Stated goal: Your task is to repeat all of the material exactly.
§
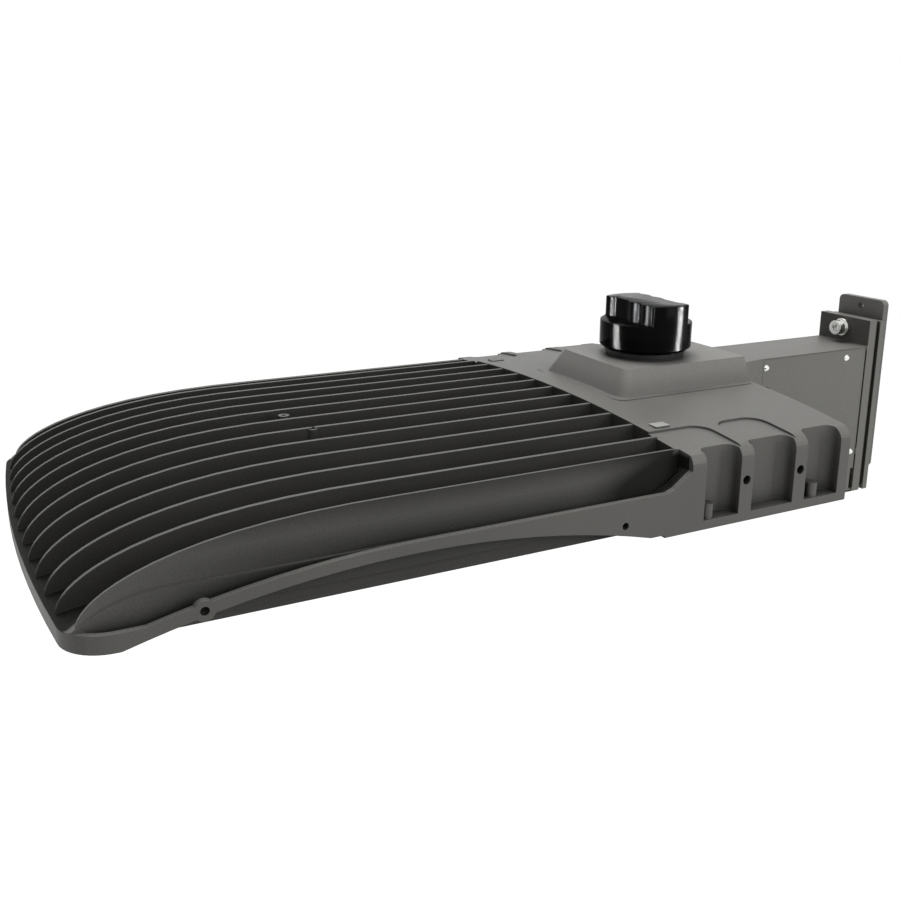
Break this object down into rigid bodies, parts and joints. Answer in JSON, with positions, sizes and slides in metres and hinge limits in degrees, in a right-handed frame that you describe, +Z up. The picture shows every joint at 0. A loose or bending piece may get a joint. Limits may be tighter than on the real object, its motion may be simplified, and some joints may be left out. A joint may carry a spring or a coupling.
{
  "type": "shoebox area light",
  "caption": "Pole-mounted area light: finned heat sink over a lens panel, driver housing with hinged door, twist-lock control cap, and an arm with a clamped pole bracket.",
  "frame": {"origin": "middle of the pole bracket's back face, on the pole's surface, between its two pole bolts", "axes": "+Z up, +Y into the pole, so the light's nose points to -Y; +X is across the light"},
  "size_m": [0.34, 0.7459, 0.1936],
  "materials": {
    "body_paint": "warm grey powder coat",
    "bracket_paint": "dark grey powder coat",
    "steel": "bright stainless",
    "driver_can": "bare can",
    "cap_plastic": "glossy black",
    "black_plastic": "matt black",
    "seal_rubber": "matt black",
    "lens_plastic": "clear moulded",
    "board": "white solder mask",
    "phosphor": "yellow phosphor",
    "contact_brass": "plain"
  },
  "bodies": {
    "housing": {"main_casting": "body_paint", "led_boards": "board", "led_chips": "phosphor", "board_screws": "steel", "lens_plates": "lens_plastic", "lens_seal": "seal_rubber", "lens_frame": "body_paint", "lens_frame_screws": "steel", "hinge_pins": "steel", "led_driver": "driver_can", "surge_protector": "black_plastic", "driver_screws": "steel", "wire_bush": "seal_rubber", "arm_casting": "body_paint", "arm_bolts": "steel", "side_cover": "body_paint", "side_cover_gasket": "seal_rubber", "side_cover_screws": "steel", "terminal_block": "board", "terminal_screws": "steel", "flange_grommet": "seal_rubber", "mounting_plate": "body_paint", "mount_gasket": "seal_rubber", "plate_screws": "steel", "pole_bracket": "bracket_paint", "hanger_stud": "steel"},
    "door": {"driver_door": "body_paint", "door_seal": "seal_rubber", "door_screws": "steel", "breather_vent": "black_plastic"},
    "receptacle": {"receptacle_gasket": "seal_rubber", "receptacle_body": "black_plastic", "receptacle_contacts": "contact_brass", "receptacle_nut": "black_plastic"},
    "cap": {"cap_shell": "cap_plastic", "cap_base": "black_plastic", "cap_blades": "contact_brass", "cap_bar": "contact_brass", "cap_seal": "seal_rubber"},
    "clamp_slider": {"clamp_collar": "steel"},
    "clamp_turner": {"clamp_screw": "steel"}
  },
  "joints": [
    {"name": "door_swing", "type": "hinge", "parent": "housing", "child": "door", "pos_m": [0, -0.209, -0.02], "axis": [1, 0, 0], "range_deg": [0, 90]},
    {"name": "receptacle_turn", "type": "hinge", "parent": "housing", "child": "receptacle", "pos_m": [0, -0.258, 0.06], "axis": [0, 0, 1], "range_deg": [-175, 175]},
    {"name": "cap_twist", "type": "hinge", "parent": "receptacle", "child": "cap", "pos_m": [0, -0.258, 0.07], "axis": [0, 0, 1], "range_deg": [0, 18]},
    {"name": "clamp_travel", "type": "slide", "parent": "housing", "child": "clamp_slider", "axis": [0, -1, 0], "range_m": [0, 0.0052]},
    {"name": "clamp_turn", "type": "hinge", "parent": "clamp_slider", "child": "clamp_turner", "pos_m": [0, -0.028, 0.0625], "axis": [0, -1, 0], "range_deg": [0, 1440]}
  ],
  "couplings": [
    {"joint": "clamp_travel", "follows": "clamp_turn", "m_per_rad": 0.00019894}
  ]
}
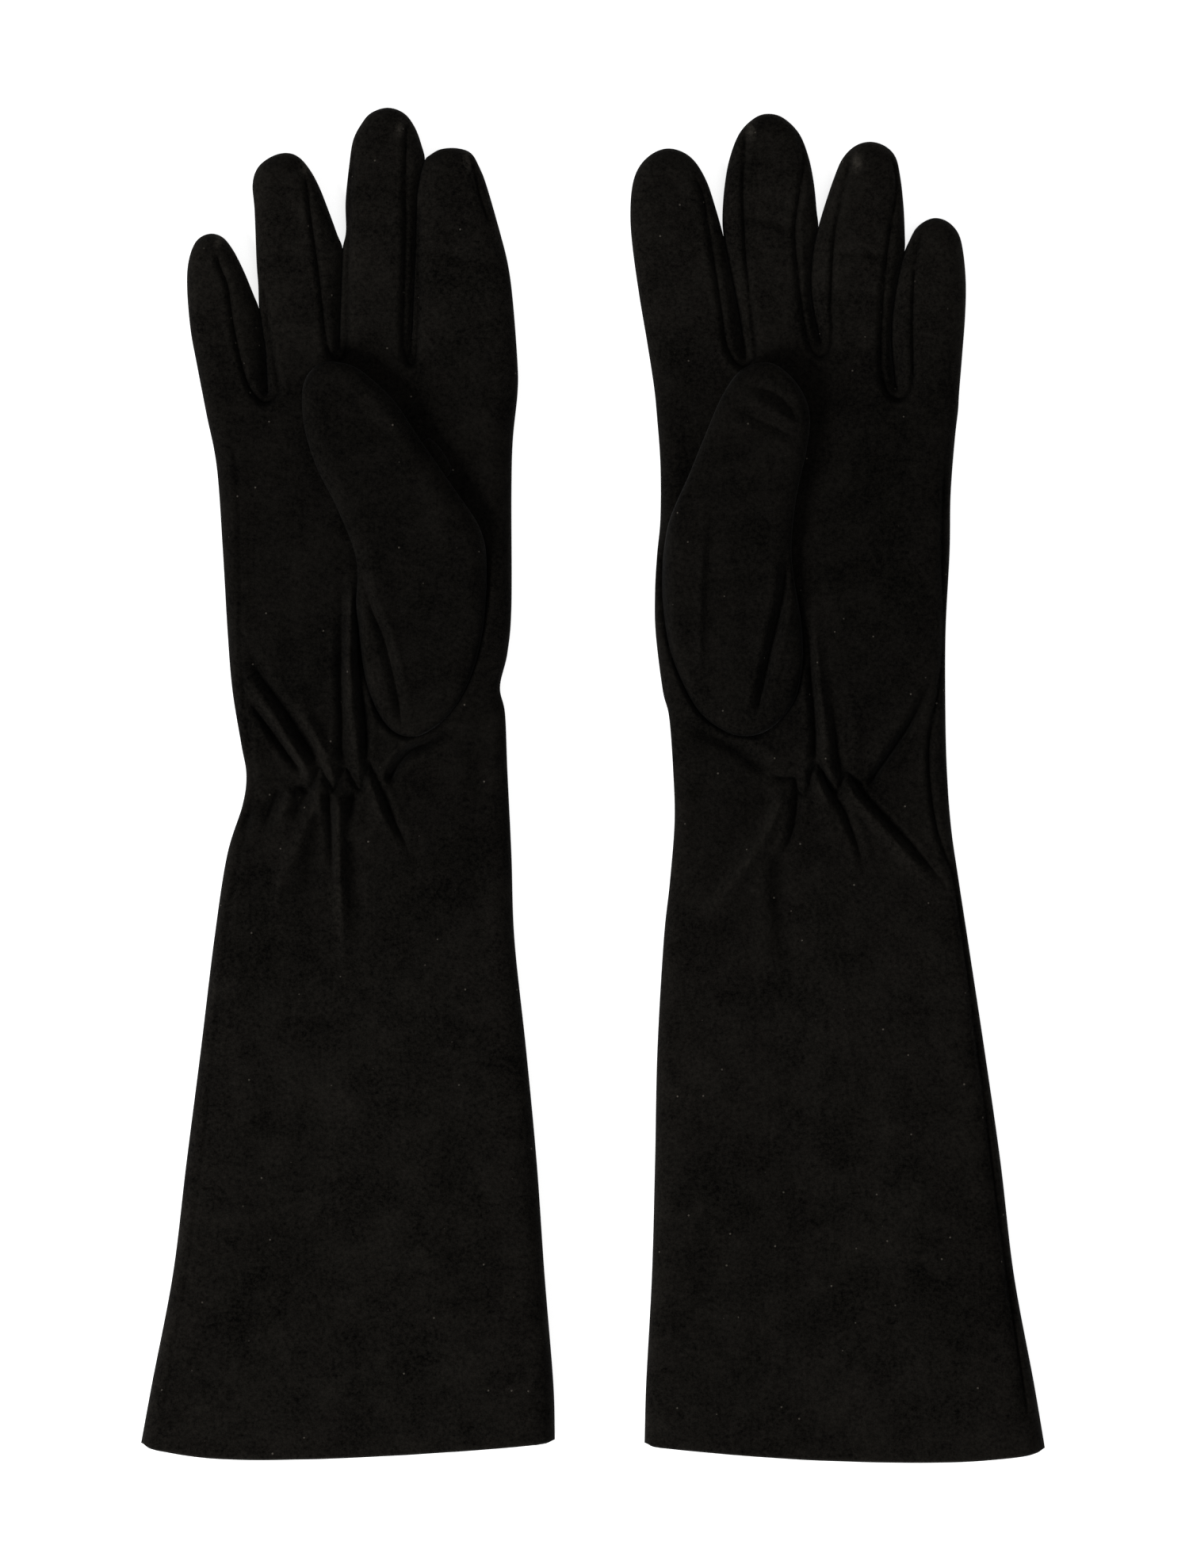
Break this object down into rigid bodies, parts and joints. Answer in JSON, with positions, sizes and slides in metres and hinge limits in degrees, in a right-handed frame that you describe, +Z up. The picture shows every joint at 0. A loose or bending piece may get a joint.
§
Reply:
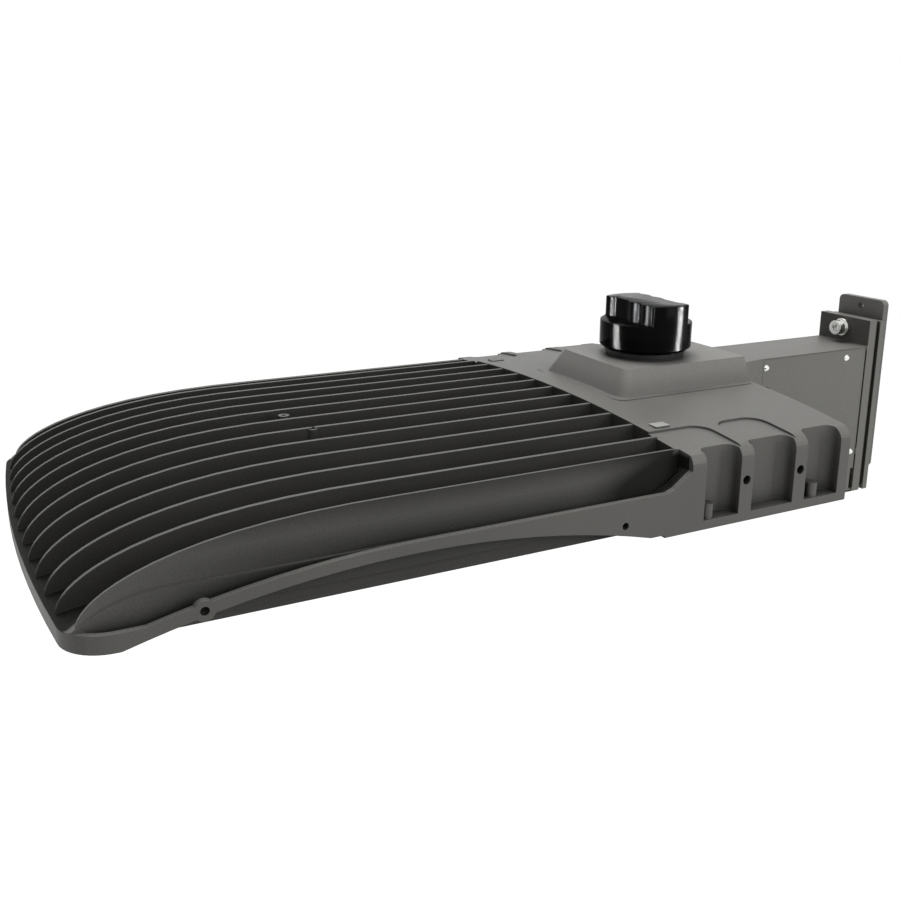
Break this object down into rigid bodies, parts and joints. Answer in JSON, with positions, sizes and slides in metres and hinge limits in degrees, in a right-handed frame that you describe, +Z up. The picture shows every joint at 0. A loose or bending piece may get a joint. Limits may be tighter than on the real object, its motion may be simplified, and some joints may be left out. A joint may carry a spring or a coupling.
{
  "type": "shoebox area light",
  "caption": "Pole-mounted area light: finned heat sink over a lens panel, driver housing with hinged door, twist-lock control cap, and an arm with a clamped pole bracket.",
  "frame": {"origin": "middle of the pole bracket's back face, on the pole's surface, between its two pole bolts", "axes": "+Z up, +Y into the pole, so the light's nose points to -Y; +X is across the light"},
  "size_m": [0.34, 0.7459, 0.1936],
  "materials": {
    "body_paint": "warm grey powder coat",
    "bracket_paint": "dark grey powder coat",
    "steel": "bright stainless",
    "driver_can": "bare can",
    "cap_plastic": "glossy black",
    "black_plastic": "matt black",
    "seal_rubber": "matt black",
    "lens_plastic": "clear moulded",
    "board": "white solder mask",
    "phosphor": "yellow phosphor",
    "contact_brass": "plain"
  },
  "bodies": {
    "housing": {"main_casting": "body_paint", "led_boards": "board", "led_chips": "phosphor", "board_screws": "steel", "lens_plates": "lens_plastic", "lens_seal": "seal_rubber", "lens_frame": "body_paint", "lens_frame_screws": "steel", "hinge_pins": "steel", "led_driver": "driver_can", "surge_protector": "black_plastic", "driver_screws": "steel", "wire_bush": "seal_rubber", "arm_casting": "body_paint", "arm_bolts": "steel", "side_cover": "body_paint", "side_cover_gasket": "seal_rubber", "side_cover_screws": "steel", "terminal_block": "board", "terminal_screws": "steel", "flange_grommet": "seal_rubber", "mounting_plate": "body_paint", "mount_gasket": "seal_rubber", "plate_screws": "steel", "pole_bracket": "bracket_paint", "hanger_stud": "steel"},
    "door": {"driver_door": "body_paint", "door_seal": "seal_rubber", "door_screws": "steel", "breather_vent": "black_plastic"},
    "receptacle": {"receptacle_gasket": "seal_rubber", "receptacle_body": "black_plastic", "receptacle_contacts": "contact_brass", "receptacle_nut": "black_plastic"},
    "cap": {"cap_shell": "cap_plastic", "cap_base": "black_plastic", "cap_blades": "contact_brass", "cap_bar": "contact_brass", "cap_seal": "seal_rubber"},
    "clamp_slider": {"clamp_collar": "steel"},
    "clamp_turner": {"clamp_screw": "steel"}
  },
  "joints": [
    {"name": "door_swing", "type": "hinge", "parent": "housing", "child": "door", "pos_m": [0, -0.209, -0.02], "axis": [1, 0, 0], "range_deg": [0, 90]},
    {"name": "receptacle_turn", "type": "hinge", "parent": "housing", "child": "receptacle", "pos_m": [0, -0.258, 0.06], "axis": [0, 0, 1], "range_deg": [-175, 175]},
    {"name": "cap_twist", "type": "hinge", "parent": "receptacle", "child": "cap", "pos_m": [0, -0.258, 0.07], "axis": [0, 0, 1], "range_deg": [0, 18]},
    {"name": "clamp_travel", "type": "slide", "parent": "housing", "child": "clamp_slider", "axis": [0, -1, 0], "range_m": [0, 0.0052]},
    {"name": "clamp_turn", "type": "hinge", "parent": "clamp_slider", "child": "clamp_turner", "pos_m": [0, -0.028, 0.0625], "axis": [0, -1, 0], "range_deg": [0, 1440]}
  ],
  "couplings": [
    {"joint": "clamp_travel", "follows": "clamp_turn", "m_per_rad": 0.00019894}
  ]
}
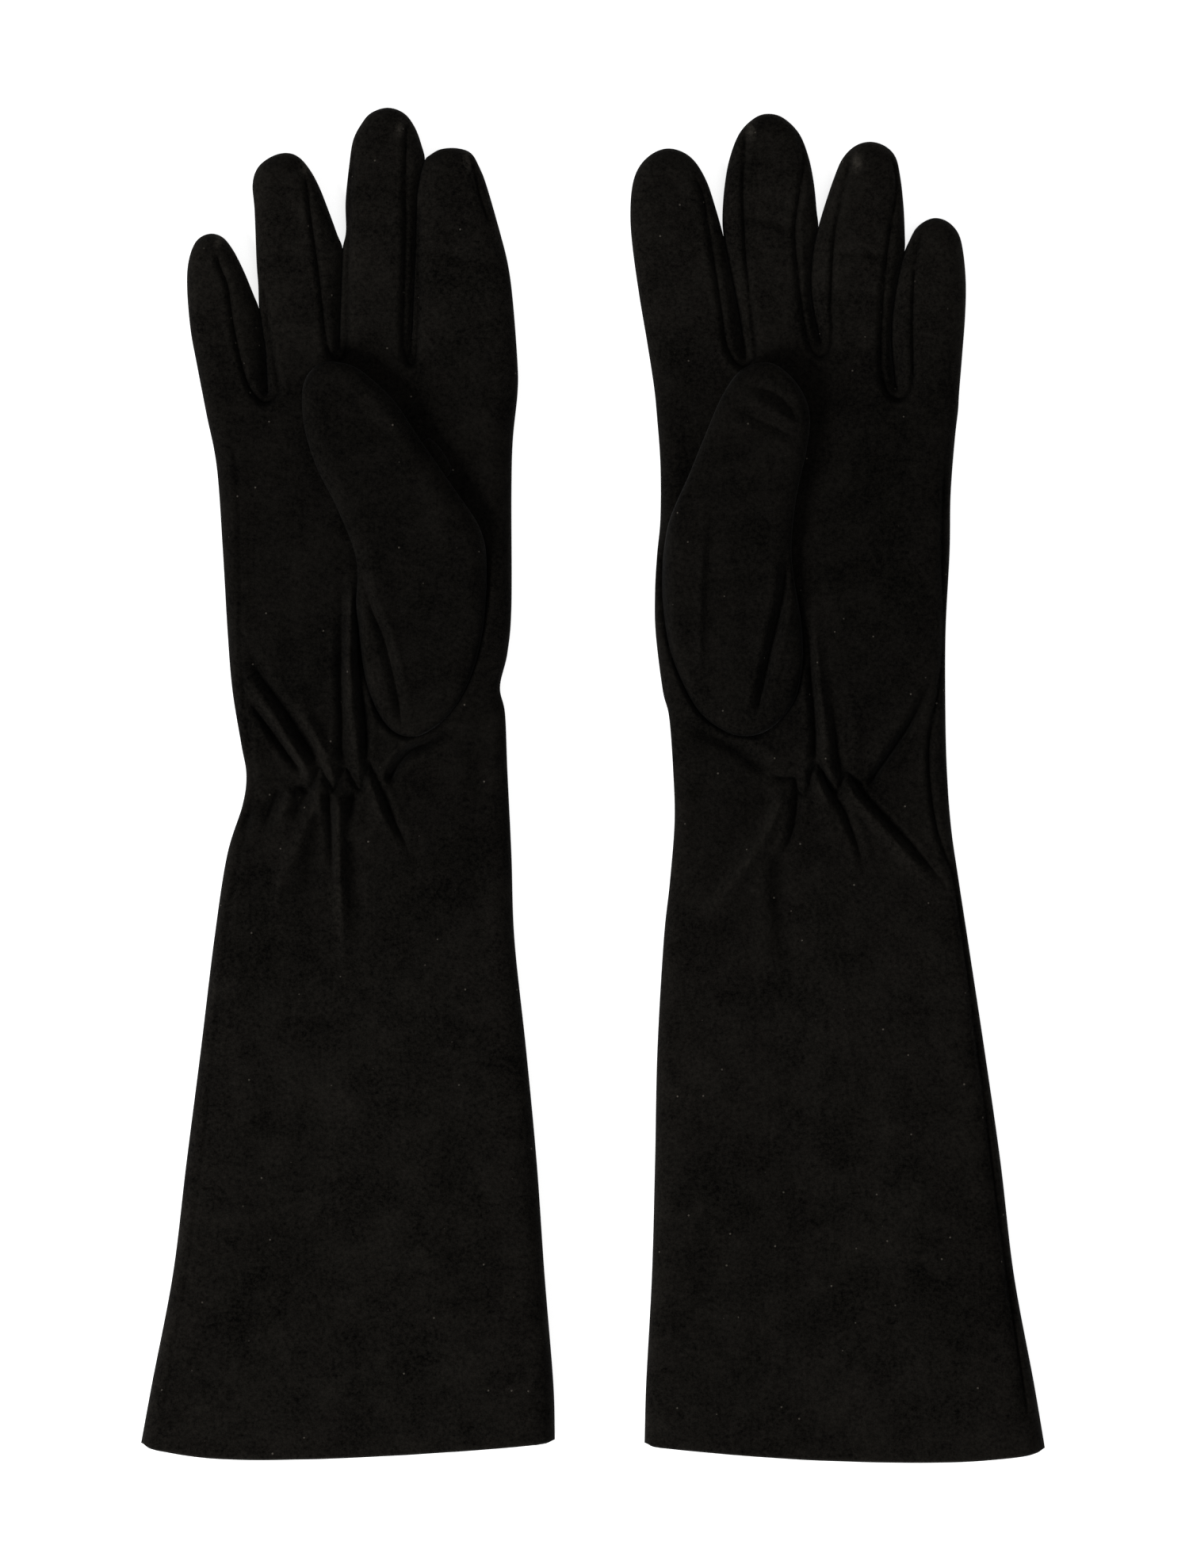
Break this object down into rigid bodies, parts and joints. Answer in JSON, with positions, sizes and slides in metres and hinge limits in degrees, in a right-handed frame that you describe, +Z up. The picture shows every joint at 0. A loose or bending piece may get a joint.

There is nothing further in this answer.